NHS Wales has rejected pressure to join the NHS care-record system being developed for England by Connecting for Health (CfH), it emerged at last month’s HC2007 Conference.

CfH and its prime contractor BT approached NHS Wales in January proposing that Wales should “take their solution”, Martin Murphy, Clinical Director of Informing Healthcare (Wales’s counterpart to England’s CfH), told the conference.

The merger suggestion had been prompted by the substantial flows of clinical information across the two countries’ 120-mile border, which passes close to busy population centres like Chester, Shrewsbury and Hereford. Moreover Wales, with only 3m inhabitants, is short of specialist treatment centres; as a result it has to refer 6% of its population to England each year.

Accepting CfH’s offer would have meant a common personal demographic system (PDS) and database between the two countries. But NHS Wales turned down the offer in order to keep control over its information systems. It plans instead to maintain a separate system for demographic services and a Welsh administrative register. This will keep records on people in Wales only, while freely exchanging information with England’s PDS.

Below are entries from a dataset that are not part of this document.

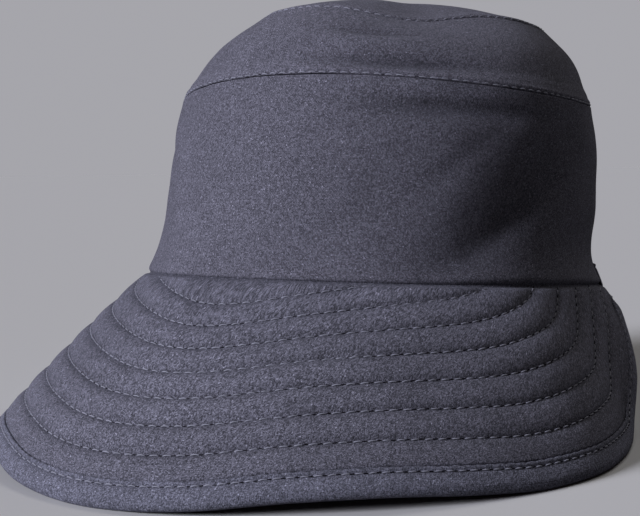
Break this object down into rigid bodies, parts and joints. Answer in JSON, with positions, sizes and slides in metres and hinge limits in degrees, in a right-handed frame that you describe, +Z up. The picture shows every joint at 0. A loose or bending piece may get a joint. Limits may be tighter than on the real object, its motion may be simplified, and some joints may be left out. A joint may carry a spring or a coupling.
{
  "type": "sun cap",
  "caption": "Cloth sun cap with a lapped, panelled crown and a wide sloping brim, row-stitched and bound at its edge, open at the back of the rim.",
  "frame": {"origin": "middle of the footprint, on the surface that the brim's edge rests on", "axes": "+Z up, -Y towards the front of the brim, +X towards the wearer's left"},
  "size_m": [0.2304, 0.266, 0.1596],
  "materials": {
    "crown_cloth": "fine plain weave, matt",
    "brim_cloth": "fine plain weave, padded and row-stitched",
    "trim_cloth": "bias strip of the same cloth, topstitched"
  },
  "bodies": {
    "root": {"side_band": "crown_cloth", "upper_panel": "crown_cloth", "top_panel": "crown_cloth", "brim": "brim_cloth", "brim_binding": "trim_cloth", "back_hem": "trim_cloth"}
  },
  "joints": []
}
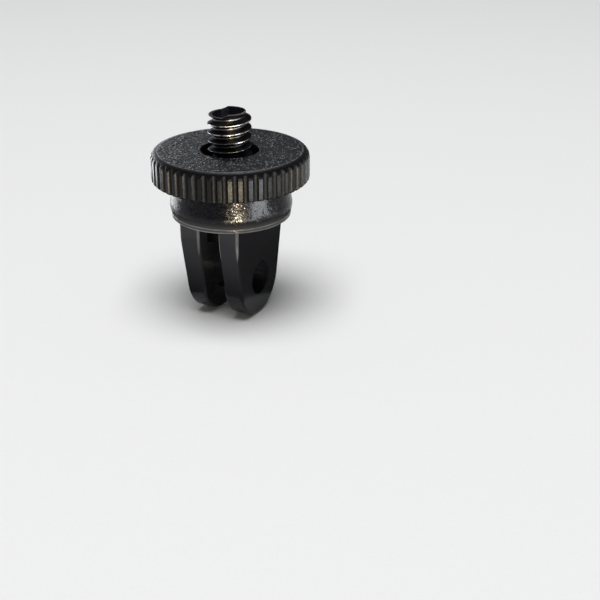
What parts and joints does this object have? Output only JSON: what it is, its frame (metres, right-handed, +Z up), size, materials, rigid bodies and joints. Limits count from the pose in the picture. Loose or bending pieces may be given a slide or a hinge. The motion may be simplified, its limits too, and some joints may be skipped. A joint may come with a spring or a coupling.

Murphy stressed the political motivation behind Wales’ choice. He noted that the NHS reforms in England, with an emphasis on competition between providers, are in “quite stark contrast with our Welsh approach”.

“If you lose control over your information systems you lose control over an important lever for policy”, he said. “We don’t want to mortgage our future to the English approach. The idea of taking everything lock, stock and barrel from England is not an acceptable position for us.”

In particular, said Murphy, Informing Healthcare wants to avoid the security and provenance issues surrounding the English national database. These centre on the role-based access model (RBAC) which is based on the concept of a “legitimate relationship” between NHS staff and patients.

“According to our consultations, RBAC is unwieldy, requires huge long-term maintenance, and encourages people to work around it”, he said. “We don’t believe it can be done”. So instead of the legitimate relationship, Wales is basing its access controls on the idea of “legitimate purpose”, associated with only four defined roles. “We consider it’s all about trust”, said Murphy.

Informing Healthcare is developing a model very similar to the Scottish emergency care record, with out-of-hours services being granted read-only access to summaries of GP records, provided patients give consent. Since the end of 2006, it has gone live with 350,000 online records in Gwent. “That took six months to implement and cost only £200,000”, said Murphy.

He says the plan has widespread support from clinicians and GP system suppliers. “We are very proud of our achievement and we don’t want to get involved with other systems that might spoil it.”

Individual GPs will remain free to use standalone systems of their choice, Murphy told bjhc&im. But he estimated that 15% of practices had already migrated to commercial data-centrebased solutions and said that trend would probably continue. Scotland too is coming under pressure to connect directly to England’s PDS, according to Dr Kenneth Robertson, IM&T Clinical Lead at the Scottish Executive Health Department.

But Robertson told the HC2007 Conference that Scotland is already ahead of England, having completed the national rollout of its emergency-care summary record last year. About 100 people have opted out of the scheme, “and most of them are healthcare professionals or IT people”, he claimed.